Quant à la menace qu'a lancée M. Trump sur Twitter de vouloir faire fermer les réseaux sociaux qui n'agissent pas comme il le veut, Mme Fallow croit que cela violerait clairement le premier amendement.

Elle ajoute que le décret présidentiel signé par M. Trump jeudi, qui cherche à limiter la protection judiciaire de ceux qui feraient de la censure sélective, pourrait, lui aussi, contrevenir à cet amendement.

Le décret n'appelle pas à faire fermer des réseaux sociaux, mais il semble vouloir imposer des lourdeurs réglementaires à des entreprises en raison de ce qu'elles font avec leur droit de parole. Je crois que cela violerait le premier amendement, affirme-t-elle.

Une analogie utile serait que le gouvernement ne peut pas punir un journal parce que celui-ci a décidé de publier une lettre d'opinion ou un éditorial, ou encore parce qu'il a décidé de ne pas publier un éditorial. Ça serait inconstitutionnel et c'est précisément le genre de chose qu'interdit le premier amendement.

Au Canada, même son de cloche

Au Canada aussi, les activités des réseaux sociaux n'entrent pas dans le cadre légal qui garantit la liberté d'expression, soutient Pierre Trudel, professeur de droit à l'Université de Montréal.

En principe, la liberté d’expression procure une protection contre les activités, les interdictions ou les lois que peut adopter un État. Les réseaux sociaux comme tels sont des espaces privés, juge-t-il. A priori, une entreprise privée comme Twitter n’est pas liée par les interdictions de brimer la liberté d’expression.

Cette situation est loin de faire l'unanimité. De plus en plus de voix s'élèvent pour critiquer le fait que ces plateformes ont désormais un immense pouvoir sur ce qui se dit en ligne, souligne M. Trudel.

Il y a beaucoup d’arguments pour dire, "oui, mais, ces réseaux sociaux là jouent un rôle tellement important dans la façon dont on s’exprime, ils sont devenus l’équivalent des places publiques et ne devraient pas pouvoir commencer à censurer", dit-il.

C’est un très très gros défi, probablement un des plus gros défis de notre temps. C’est la première fois dans notre histoire où on a un système de communication qui permet à tout le monde de rejoindre avec une très grande facilité presque toute la planète, et on n’a pas encore réussi à le domestiquer.

Pierre Trudel, professeur de droit à l'Université de Montréal

D'ailleurs, la volonté de réglementer les géants du web provient de gens de tous horizons politiques, ajoute M. Tudel.

C’est un des gros enjeux de politique publique actuelle.
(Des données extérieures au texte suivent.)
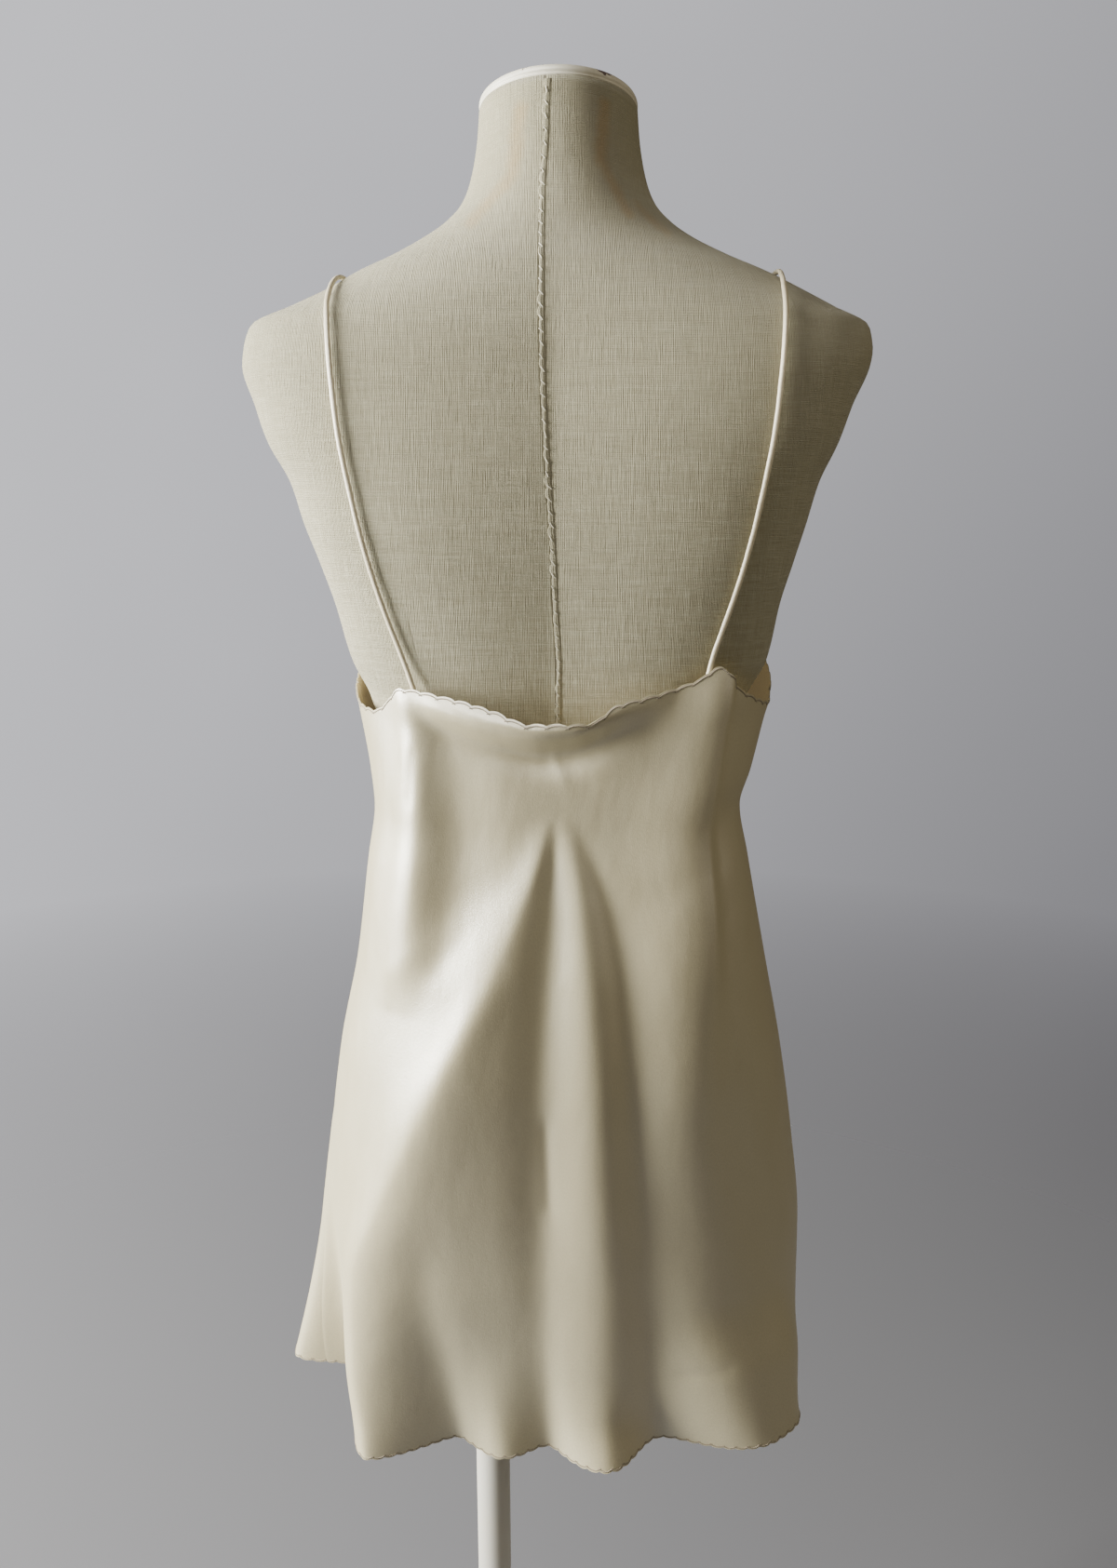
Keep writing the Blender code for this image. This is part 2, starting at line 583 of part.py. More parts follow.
def scallop_swell(fractions, count):
    """How far each scallop swells past the line of its ends."""
    place = (fractions * count) % 1.0
    return SCALLOP_DEPTH * 4.0 * place * (1.0 - place)


def neck_heights(neck, angles):
    """The neckline's height at some angles."""
    return column(neck, "angle", "height")(angles)


def panel_mesh(name, is_back, neck, neck_scallops):
    """One panel of cloth as an open surface: an even grid with a scalloped strip at each end."""
    shape = bmesh.new()
    fractions = np.linspace(0.0, 1.0, PANEL_COLUMNS + 1)
    levels = 1.0 - (1.0 - np.linspace(0.0, 1.0, PANEL_ROWS + 1)) ** ROW_CROWDING
    mean_top = float(np.mean([point.height for point in neck]))
    side_tops = [SIDE_TOP_LEFT, SIDE_TOP_RIGHT] if is_back else [SIDE_TOP_RIGHT, SIDE_TOP_LEFT]

    def row_points(level, row_fractions, drop, swell):
        """Points across the panel at a share of its height, moved down by drop."""
        ends = [HEM_HEIGHT + level * (side - HEM_HEIGHT) - drop for side in side_tops]
        start, end = seam_angles(ends, is_back)
        mean_height = HEM_HEIGHT + level * (mean_top - HEM_HEIGHT)
        angles = even_angles(mean_height, start, end, row_fractions)
        tops = neck_heights(neck, angles)
        heights = HEM_HEIGHT + level * (tops - HEM_HEIGHT) - drop + swell
        return dress_point(angles, heights)

    def add_row(points):
        return [shape.verts.new((p[0] + BODY_X, p[1], p[2])) for p in points]

    grid = []
    for level in levels:
        drop = EDGE_BAND * (2.0 * level - 1.0)
        grid.append(add_row(row_points(level, fractions, drop, 0.0)))
    for low, high in zip(grid[:-1], grid[1:]):
        for i in range(PANEL_COLUMNS):
            shape.faces.new((low[i], low[i + 1], high[i + 1], high[i]))

    hem = scallop_fractions(HEM_SCALLOPS)
    hem_row = add_row(row_points(0.0, hem, 0.0, -scallop_swell(hem, HEM_SCALLOPS)))
    zip_rows(shape, list(zip(hem, hem_row)), list(zip(fractions, grid[0])))
    top = scallop_fractions(neck_scallops)
    top_row = add_row(row_points(1.0, top, 0.0, scallop_swell(top, neck_scallops)))
    zip_rows(shape, list(zip(fractions, grid[-1])), list(zip(top, top_row)))

    mesh = bpy.data.meshes.new(name)
    shape.to_mesh(mesh)
    shape.free()
    return mesh


def make_panel(name, is_back, neck, neck_scallops, collection):
    """A panel with its wall turned outwards, so its inner face keeps clear of the form."""
    mesh = panel_mesh(name, is_back, neck, neck_scallops)
    panel = new_object(name, mesh, SATIN, collection)
    wall = panel.modifiers.new("wall", "SOLIDIFY")
    wall.thickness = CLOTH_WALL
    wall.offset = 1.0
    wall.use_even_offset = False
    wall.use_quality_normals = True
    panel.data.shade_smooth()
    return panel


def ring_heights():
    """Heights for the form's rings, even along its side outline."""
    fine = np.linspace(FORM_RINGS[0].height, FORM_RINGS[-1].height, ARC_SAMPLES)
    outline = np.stack([FORM["left"](fine), fine], axis=-1)
    steps = np.linalg.norm(np.diff(outline, axis=0), axis=1)
    along = np.concatenate([[0.0], np.cumsum(steps)])
    return np.interp(np.linspace(0.0, along[-1], FORM_RING_COUNT), along, fine)


def make_form(collection):
    """The dress form's torso and neck, lofted through its rings and closed at both ends."""
    shape = bmesh.new()
    angles = np.arange(FORM_SIDES) * 360.0 / FORM_SIDES
    rings = []
    for height in ring_heights():
        points = form_point(angles, np.full(FORM_SIDES, height))
        rings.append([shape.verts.new((p[0] + BODY_X, p[1], p[2])) for p in points])
    for low, high in zip(rings[:-1], rings[1:]):
        for i in range(FORM_SIDES):
            j = (i + 1) % FORM_SIDES
            shape.faces.new((low[i], low[j], high[j], high[i]))
    shape.faces.new(list(reversed(rings[0])))
    shape.faces.new(rings[-1])
    mesh = bpy.data.meshes.new("form_torso")
    shape.to_mesh(mesh)
    shape.free()
    form = new_object("form_torso", mesh, LINEN, collection)
    form.data.shade_smooth()
    return form


def turned(name, profile, steps, finish, collection):
    """A solid of revolution from (radius, height) points, outer side from top to bottom."""
    shape = bmesh.new()
    verts = [shape.verts.new((radius, 0.0, height)) for radius, height in profile]
    for a, b in zip(verts[:-1], verts[1:]):
        shape.edges.new((a, b))
    mesh = bpy.data.meshes.new(name)
    shape.to_mesh(mesh)
    shape.free()
    part = new_object(name, mesh, finish, collection)
    spin = part.modifiers.new("turn", "SCREW")
    spin.steps = steps
    spin.render_steps = steps
    spin.use_merge_vertices = True
    spin.merge_threshold = 0.0001
    spin.use_smooth_shade = True
    return part


def corner(radius, height, size, start, end, steps):
    """Points of a rounded edge of the given size, round its own centre."""
    turns = np.radians(np.linspace(start, end, steps))
    return [(radius + size * math.cos(t), height + size * math.sin(t)) for t in turns]


def make_cap(collection):
    """The neck's round cap with its rolled rim, leaning with the top of the neck."""
    rim = CAP_DIAMETER / 2
    roll = 0.0036
    profile = [(0.0, CAP_HEIGHT + 0.0012), (rim * 0.6, CAP_HEIGHT + 0.0008)]
    profile += corner(rim - roll, CAP_HEIGHT - roll, roll, 80.0, 0.0, 5)
    profile += corner(rim - 0.001, 0.001, 0.001, 0.0, -90.0, 3)
    profile += [(0.0, 0.0)]
    cap = turned("neck_cap", profile, 40, CREAM_PAINT, collection)
    top = FORM_RINGS[-1]
    lean = math.atan(top.tilt)
    seat = Vector((BODY_X, top.centre, top.height))
    lift = Vector((0.0, -math.sin(lean), math.cos(lean))) * FIT_GAP
    cap.matrix_world = Matrix.Translation(seat + lift) @ Matrix.Rotation(lean, 4, "X")
    return cap


def make_base(collection):
    """The round foot: a low plate that rises to a hub for the pole."""
    rim = BASE_DIAMETER / 2
    hub = HUB_DIAMETER / 2
    profile = [(0.0, HUB_TOP)]
    profile += corner(hub - 0.003, HUB_TOP - 0.003, 0.003, 90.0, 0.0, 4)
    profile += [(hub + 0.002, BASE_RISE + 0.004), (hub + 0.010, BASE_RISE)]
    profile += corner(rim - 0.005, BASE_EDGE - 0.005, 0.005, 85.0, 0.0, 5)
    profile += [(rim, 0.0015), (rim - 0.0015, 0.0), (0.0, 0.0)]
    return turned("stand_base", profile, 56, CREAM_PAINT, collection)


def make_pole(collection):
    """The upright tube between the hub and the form's flat underside."""
    bottom = HUB_TOP + FIT_GAP
    top = FORM_RINGS[0].height - FIT_GAP
    bpy.ops.mesh.primitive_cylinder_add(
        vertices=32,
        radius=POLE_DIAMETER / 2,
        depth=top - bottom,
        location=(0.0, 0.0, (top + bottom) / 2),
    )
    pole = bpy.context.object
    pole.name = "stand_pole"
    for other in list(pole.users_collection):
        other.objects.unlink(pole)
    collection.objects.link(pole)
    paint(pole, CREAM_PAINT)
    return pole


def quarter_angle(quarter, is_back, side):
    """The body's angle that lies so many degrees from its side (1 left, -1 right)."""
    turned_to = quarter if is_back else -quarter
    return (turned_to if side > 0 else 180.0 - turned_to) % 360.0


def form_angle_at(height, sideways, is_back, side):
    """The angle where the form is the given distance from the body's middle."""
    quarter = np.linspace(0.0, 90.0, 181)
    angles = quarter_angle(quarter, is_back, side)
    reach = side * form_point(angles, np.full(len(angles), height))[:, 0]
    return quarter_angle(float(np.interp(-sideways, -reach, quarter)), is_back, side)


def form_normal(angle, height):
    """The form's outward direction at a place on it."""
    small = 0.001
    here = form_point(angle, height)
    round_it = form_point(angle + 0.1, height) - here
    up_it = form_point(angle, height + small) - here
    normal = np.cross(round_it, up_it)
    return normal / np.linalg.norm(normal)


def strap_side(stations, is_back, lift_off, side):
    """Half of a strap, from its sewn end up to the shoulder's ridge."""
    run = column(stations, "height", "sideways")
    low = stations[0].height
    fine = np.linspace(low, stations[-1].height, ARC_SAMPLES // 2)
    rest = STRAP_DIAMETER / 2 + STRAP_REST
    reach = STRAP_REACH[side]
    points = []
    for height in fine:
        angle = form_angle_at(height, reach * float(run(height)), is_back, side)
        point = form_point(angle, height) + rest * form_normal(angle, height)
        inside_cloth = CLOTH_TO_FORM * 0.8 + STRAP_DIAMETER / 2
        cloth_gap = float(dress_radius(angle, height) - form_radius(angle, height))
        away = max(cloth_gap - inside_cloth - rest, 0.0)
        share = min((height - low) / lift_off, 1.0)
        ease = (1.0 - share) ** 2 * (1.0 + 2.0 * share)
        outward = np.array([math.cos(math.radians(angle)), math.sin(math.radians(angle)), 0.0])
        points.append(point + away * ease * outward)
    points = np.array(points)
    along = np.concatenate([[0.0], np.cumsum(np.linalg.norm(np.diff(points, axis=0), axis=1))])
    wanted = np.linspace(0.0, along[-1], STRAP_POINTS_PER_SIDE)
    return np.stack([np.interp(wanted, along, points[:, k]) for k in range(3)], axis=-1)


def form_samples():
    """Many points of the form's surface above the waist, with their outward directions."""
    angles = np.linspace(0.0, 360.0, FORM_SAMPLE_SIDES, endpoint=False)
    heights = np.linspace(STRAP_BACK[0].height - 0.02, FORM_RINGS[-1].height, FORM_SAMPLE_RINGS)
    around, up = np.meshgrid(angles, heights)
    points = form_point(around, up)
    round_it = np.roll(points, -1, axis=1) - np.roll(points, 1, axis=1)
    up_it = np.gradient(points, axis=0)
    normals = np.cross(round_it, up_it)
    normals /= np.linalg.norm(normals, axis=-1, keepdims=True)
    return points.reshape(-1, 3), normals.reshape(-1, 3)


def lifted_clear(path, gap):
    """The path with each point moved out of the form until it has the gap."""
    surface, normals = form_samples()
    lifted = path.copy()
    for i, point in enumerate(path):
        nearest = np.argmin(((surface - point) ** 2).sum(axis=1))
        height_over = float((point - surface[nearest]) @ normals[nearest])
        lifted[i] = point + max(gap - height_over, 0.0) * normals[nearest]
    return lifted


def strap_path(side):
    """A strap's middle line, from the back neckline over the shoulder to the front."""
    back = strap_side(STRAP_BACK, True, STRAP_BACK_LIFT_OFF, side)
    front = strap_side(STRAP_FRONT, False, STRAP_FRONT_LIFT_OFF, side)
    path = np.concatenate([back[:-1], front[::-1][1:]])
    rest = STRAP_DIAMETER / 2 + STRAP_REST
    for _ in range(STRAP_SMOOTHINGS):
        path[1:-1] = 0.25 * path[:-2] + 0.5 * path[1:-1] + 0.25 * path[2:]
        path = lifted_clear(path, rest)
    return path


def make_strap(name, side, collection):
    """A narrow rouleau strap, on the left (side 1) or on the right (side -1)."""
    curve = bpy.data.curves.new(name, "CURVE")
    curve.dimensions = "3D"
    curve.bevel_depth = STRAP_DIAMETER / 2
    curve.bevel_resolution = 2
    curve.use_fill_caps = True
    path = strap_path(side)
    spline = curve.splines.new("POLY")
    spline.points.add(len(path) - 1)
    for point, place in zip(spline.points, path):
        point.co = (BODY_X + place[0], place[1], place[2], 1.0)
    strap = bpy.data.objects.new(name, curve)
    collection.objects.link(strap)
    paint(strap, SATIN)
    return strap


def main():
    for old in list(bpy.data.objects):
        bpy.data.objects.remove(old)
    collection = bpy.data.collections.new("slip_dress_on_form")
    bpy.context.scene.collection.children.link(collection)
    make_base(collection)
    make_pole(collection)
    make_form(collection)
    make_cap(collection)
    make_panel("dress_back", True, BACK_NECK, BACK_NECK_SCALLOPS, collection)
    make_panel("dress_front", False, FRONT_NECK, FRONT_NECK_SCALLOPS, collection)
    make_strap("strap_left", 1, collection)
    make_strap("strap_right", -1, collection)


main()
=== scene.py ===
"""An ivory satin slip dress on a linen-covered dress form with a painted stand.

Units are metres and +Z is up. The garment's front faces -Y and the wearer's left is at +X.
Angles round the body run from the wearer's left (0) through the back (90) to the right (180)
and through the front (270). The body stands a little to one side of its pole.
"""

from __future__ import annotations

import logging
import math
from dataclasses import dataclass
from enum import Enum

import bpy
import numpy as np
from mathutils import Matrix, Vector

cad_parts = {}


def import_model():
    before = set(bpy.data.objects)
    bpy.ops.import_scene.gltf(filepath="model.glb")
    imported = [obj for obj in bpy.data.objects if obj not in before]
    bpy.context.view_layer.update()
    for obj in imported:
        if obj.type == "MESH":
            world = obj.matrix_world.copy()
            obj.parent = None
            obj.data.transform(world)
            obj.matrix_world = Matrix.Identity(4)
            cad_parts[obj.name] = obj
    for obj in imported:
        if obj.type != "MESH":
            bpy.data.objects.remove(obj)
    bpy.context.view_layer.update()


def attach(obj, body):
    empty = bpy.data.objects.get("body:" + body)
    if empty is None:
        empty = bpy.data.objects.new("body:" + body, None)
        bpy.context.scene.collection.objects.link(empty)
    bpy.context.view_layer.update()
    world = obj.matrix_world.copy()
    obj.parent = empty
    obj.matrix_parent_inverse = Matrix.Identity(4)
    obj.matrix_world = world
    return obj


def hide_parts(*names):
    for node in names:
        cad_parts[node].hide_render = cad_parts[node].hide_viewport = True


Array = np.ndarray
Socket = bpy.types.NodeSocket
Sockets = bpy.types.bpy_prop_collection
Colour = tuple[float, float, float]
Place = tuple[float, float, float]
Inputs = dict[str | int, object]

log = logging.getLogger("slip_dress")

BODY_X = -0.050
BODY = "root"


class Panel(Enum):
    """Which half of the garment a piece belongs to."""

    BACK = "back"
    FRONT = "front"


class Side(Enum):
    """The wearer's left or right, as the sign of X."""

    LEFT = 1
    RIGHT = -1


# ---------------------------------------------------------------- tables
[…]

C’est peut-être ce qui fait que, malgré son caractère très rustre, la prise de position de Trump, qui apparaît absurde à première vue, repose quand même sur une idée assez répandue actuellement dans beaucoup de milieux, qu’il faut faire quelque chose pour encadrer le pouvoir des réseaux sociaux.

Certains proposent, par exemple, d'invoquer les lois antitrust aux États-Unis pour démanteler les monopoles de fait que sont devenus les réseaux sociaux. D'autres croient plutôt que les gouvernements devraient légiférer pour tenir les plateformes responsables et les forcer à retirer rapidement des contenus dangereux, tels que des discours haineux, par exemple.

Cependant, il n'existe pas de précédent pour encadrer de tels géants, et encore moins de solutions faciles. Il n’y a pas de modèle préexistant ou prêt-à-porter, si on veut, qui permettrait de répondre à l’ensemble des préoccupations que ça soulève, reconnaît M. Trudel.

Tout le monde sait qu’on doit faire quelque chose, mais on ne s’entend pas beaucoup pour savoir qu’est-ce qu’on devrait faire.